■ **Brief**: Of all the lines in this data, how many include "Blender"? Respond with the number only.

··· Records for the task ···

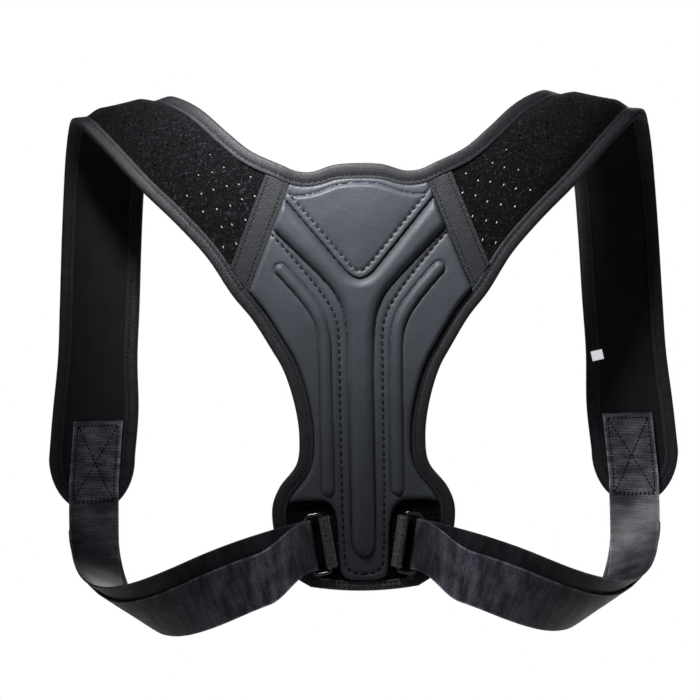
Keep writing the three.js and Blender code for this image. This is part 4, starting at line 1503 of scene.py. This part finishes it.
# %% Stitches on the seam tapes and the patches
TAPE_STITCH, PATCH_STITCH, PATCH_PITCH, PATCH_DEPTH = 2.4, 2.3, 3.0, 0.9
patch_half, patch_top, patch_low = webbing_width / 2 - 3.6, 3.5, 60.0
low_row, low_half = patch_low + 1.4, 15.6
patch_corners = {
    "a": (patch_top, -patch_half), "b": (patch_top, patch_half), "c": (patch_low, patch_half),
    "d": (patch_low, -patch_half), "e": (low_row, -low_half), "f": (low_row, low_half),
}
for side, word in ((1, "right"), (-1, "left")):
    rows = []
    for aside_at in (0.165, 0.835):
        v = np.linspace(0.03, 0.97, 24)
        places, _ = seam_place(np.full_like(v, aside_at), v)
        places[:, 1] = pad_back - tape - 0.12
        rows.append(flat_row(places, TAPE_STITCH, side))
    sew(f"tape_stitches_{word}", rows, "seam_tape", THIN_THREAD)
    rows = []
    for first, last in ("ab", "ef", "bc", "cd", "da", "ac", "bd"):
        start, stop = np.array(patch_corners[first]), np.array(patch_corners[last])
        count = int(np.hypot(*(stop - start)) / PATCH_PITCH)
        share = ((np.arange(count) + 0.5) / count)[:, None]
        run, across = (start + (stop - start) * share).T
        places = web_layer(run, across)
        places[:, 1] -= PATCH_DEPTH
        rows.append(flat_row(places, PATCH_STITCH, side))
    sew(f"patch_stitches_{word}", rows, "webbing", WEB_THREAD)

# %% [markdown]
# ## Floor, light and sky
#
# A pale floor lies under the brace, out of the picture. One small soft light stands above and to
# the left of the pad, so near and so narrow that the top of the pad is much brighter than the
# bottom. Two faint ones graze the webbing from the sides. One beside the camera, one on the far
# side and a pale sky fill in. The camera sees the sky as white, like a studio sweep, and it sees
# a glow on the floor that lights nothing else.

# %% Floor and lights
bpy.ops.object.select_all(action="DESELECT")
bpy.ops.mesh.primitive_plane_add(size=2.3, location=(0, 0, -0.75))
floor = bpy.context.object
floor.name = "floor"
floor_paint = Paint("floor_paint", 0.9, Emission_Color=(0.5, 0.5, 0.51, 1))
cloud = floor_paint.noise(floor_paint.where(), 4)
floor_paint.base(floor_paint.two_colours(cloud, grey(0.86), grey(0.9)))
seen = floor_paint.add("LightPath", "Is Camera Ray")
floor_paint.put(floor_paint.shader, Emission_Strength=seen)
floor.data.materials.append(floor_paint.material)
floor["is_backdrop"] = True


def soft_light(name, place, aim, size, energy, spread=180):
    data = bpy.data.lights.new(name, "AREA")
    data.shape = "RECTANGLE"
    data.size, data.size_y, data.energy = size[0], size[1], energy
    data.spread = math.radians(spread)
    lamp = placed(name, data)
    lamp.location = place
    lamp.rotation_euler = (Vector(aim) - Vector(place)).to_track_quat("-Z", "Y").to_euler()


soft_light("key_light", (-0.15, -0.34, 0.30), (-0.03, -0.05, 0.02), (0.15, 0.09), 1.14, 50)
soft_light("front_fill", (0.6, -1.5, 0.4), (0.0, 0.0, -0.1), (1.0, 1.0), 0.4)
soft_light("low_left", (-0.9, -0.35, -0.35), (0.0, -0.05, -0.30), (0.3, 0.3), 0.5)
soft_light("low_right", (0.9, -0.35, -0.35), (0.0, -0.05, -0.30), (0.3, 0.3), 0.5)
soft_light("far_side", (0.5, 1.5, 0.5), (0.0, 0.0, -0.15), (1.2, 1.2), 25.0)

SKY_LIGHT, SKY_SEEN = 0.045, 1.0
world = bpy.data.worlds.new("sky")
bpy.context.scene.world = world
world.use_nodes = True
nodes, links = world.node_tree.nodes, world.node_tree.links
pale = nodes["Background"]
pale.inputs["Color"].default_value = (0.80, 0.86, 1.0, 1)
pale.inputs["Strength"].default_value = SKY_LIGHT
white = nodes.new("ShaderNodeBackground")
white.inputs["Color"].default_value = (1, 1, 1, 1)
white.inputs["Strength"].default_value = SKY_SEEN
seen = nodes.new("ShaderNodeLightPath")
blend = nodes.new("ShaderNodeMixShader")
links.new(seen.outputs["Is Camera Ray"], blend.inputs["Fac"])
links.new(pale.outputs["Background"], blend.inputs[1])
links.new(white.outputs["Background"], blend.inputs[2])
links.new(blend.outputs["Shader"], nodes["World Output"].inputs["Surface"])
bpy.context.scene.view_settings.view_transform = "Standard"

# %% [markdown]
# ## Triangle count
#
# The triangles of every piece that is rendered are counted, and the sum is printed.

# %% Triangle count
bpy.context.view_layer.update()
total = 0
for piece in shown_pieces():
    piece.data.calc_loop_triangles()
    total += len(piece.data.loop_triangles)
print("triangles in all:", total)
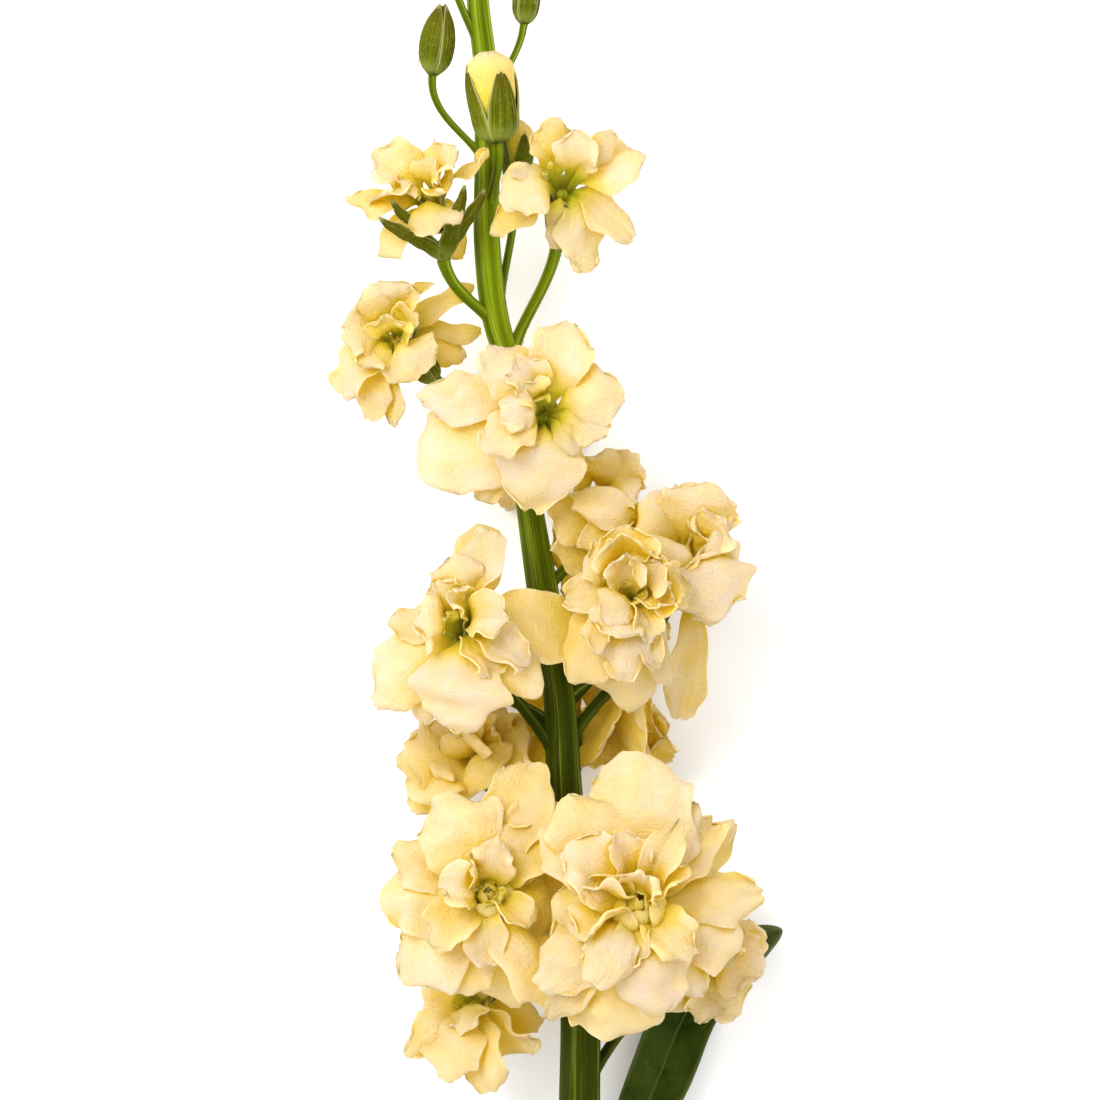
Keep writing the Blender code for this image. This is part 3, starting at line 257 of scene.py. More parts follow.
# The frame's cups of four sepals: each ring is a share of the cup's length and of its width, at a
# sepal's middle and at its edge
SEPALS = 4
Cup = namedtuple("Cup", "middles edges floor")
CALYX_CUP = Cup(
    [(0.0, 0.17), (0.2, 0.36), (0.9, 0.5), (0.6, 0.34)],
    [(0.0, 0.17), (0.2, 0.33), (0.66, 0.43), (0.6, 0.34)],
    0.54,
)
CALYX_WIDTH = 5.4
FOOT_PLAY = 0.05

Petal = namedtuple("Petal", "tip width rise crest cup roll claw free")
Bloom = namedtuple("Bloom", "name heart base joint face ruffles petals")
Bud = namedtuple("Bud", "name base tip width joint stalk")
Leaf = namedtuple("Leaf", "name line width up")


def petal(right, up, out, width, rise=3.0, crest=1.5, cup=-0.8, roll=0.0, claw=0.2, free=False):
    """A petal by its tip, measured from the bloom's heart, and its width.

    rise is how far it first follows the bloom's axis, crest how far its outer half bows towards its face,
    cup how far its edges turn to that face, roll the degrees that it is turned about its own length, and
    claw the share of it that is narrow. A free petal reaches past the plane that parts its bloom from the
    next one.
    """
    return Petal(np.array([right, up, out], float), width * FULLNESS, rise, crest, cup, roll, claw, free)


FRONT = (0.0, 0.2, 1.0)
BACK = (0.0, 0.2, -1.0)

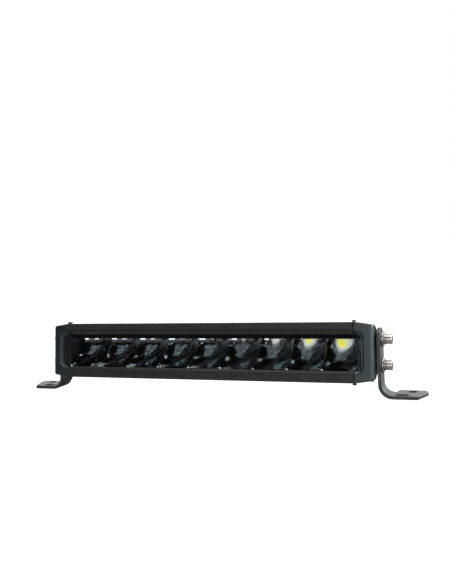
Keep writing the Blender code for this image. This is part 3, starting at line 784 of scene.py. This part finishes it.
def build_cap(side, sign):
    stations = [CAP_IN + CAP_EDGE * (1.0 - cos(radians(30.0 * k))) for k in range(4)]
    stations.append(CAP_OUT - CAP_ROUND)
    for k in range(1, 10):
        stations.append(CAP_OUT - CAP_ROUND + CAP_ROUND * sin(radians(10.0 * k)) * 0.995)
    layers = []
    for x in stations:
        layers.append([[Vector((sign * x, y, z)) for y, z in cap_section(x)]])
    cap = solid("cap_" + side, stack(bmesh.new(), layers), "cap")
    cutters = [("DIFFERENCE", cap_window(sign))]
    pocket = cap_opening(sign, GROOVE_TOP, GROOVE_BOTTOM)
    cutters.append(("DIFFERENCE", plate([pocket], THROAT_DEPTH - 0.02, GROOVE_BACK, "Y")))
    low, high = sorted((sign * (CAP_IN - 1.0), sign * CAVITY_OUT))
    inner = box_loop(GROOVE_BACK - 0.02, -18.3, REAR_WALL_IN - 0.1, THROAT_TOP)
    cutters.append(("DIFFERENCE", plate([inner], low, high, "X")))
    for z in (BOLT_HALF_SPACING, -BOLT_HALF_SPACING):
        low, high = sorted((sign * (CAVITY_OUT + 1.3), sign * (CAP_OUT + 1.0)))
        cutters.append(("DIFFERENCE", plate([circle(BOLT_Y, z, BOLT_CLEAR)], low, high, "X")))
    for y, z in CAP_SCREWS:
        low, high = sorted((sign * (CAP_IN - 1.0), sign * (CAP_OUT + 1.0)))
        cutters.append(("DIFFERENCE", plate([circle(y, z, SCREW_HOLE, 32)], low, high, "X")))
        recess = [(sign * SCREW_SEAT, 3.7), (sign * (CAP_OUT - 0.3), 3.7)]
        recess.append((sign * (CAP_OUT + 1.0), 5.0))
        cutters.append(("DIFFERENCE", lathe(recess, (y, z), "X", 40)))
    return carve(cap, cutters)


def build_gasket(side, sign):
    top = BODY_HALF_HEIGHT - 0.2
    outer = [(0.0, LIP_TOP), (0.0, top), (FRONT_DEPTH, top), (33.9, 21.3), (62.0, 21.3), (62.0, -21.3)]
    outer += [(33.9, -21.3), (FRONT_DEPTH, -top), (0.0, -top)]
    outer += [(0.0, LIP_BOTTOM), (THROAT_DEPTH, -21.3), (GROOVE_BACK, -21.3)]
    outer += [(GROOVE_BACK, -18.3), (REAR_WALL_IN, -18.3), (REAR_WALL_IN, 18.3)]
    outer += [(GROOVE_BACK, 18.3), (GROOVE_BACK, 20.7), (THROAT_DEPTH, 20.7)]
    holes = [circle(y, z, SCREW_HOLE, 24) for y, z in CAP_SCREWS]
    low, high = sorted((sign * GASKET_IN, sign * GASKET_OUT))
    gasket = solid("seal_" + side, plate([outer] + holes, low, high, "X"), "gasket")
    middle = sign * (GASKET_IN + GASKET_OUT) / 2.0
    ears = []
    for end in (1.0, -1.0):
        z0, z1 = sorted((end * (BODY_HALF_HEIGHT + 0.3), end * (BODY_HALF_HEIGHT + 1.8)))
        ear = soft_box(1.0, z0, 7.0, z1, 0.7, 5)
        ears.append(("UNION", plate([ear], middle - 1.75, middle + 1.75, "X", 0.5)))
        z0, z1 = sorted((end * (BODY_HALF_HEIGHT - 0.6), end * (BODY_HALF_HEIGHT + 1.2)))
        neck = box_loop(1.4, z0, 6.6, z1)
        ears.append(("UNION", plate([neck], middle - 0.399, middle + 0.399, "X")))
    return carve(gasket, ears)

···

■ **Answer in full**: 3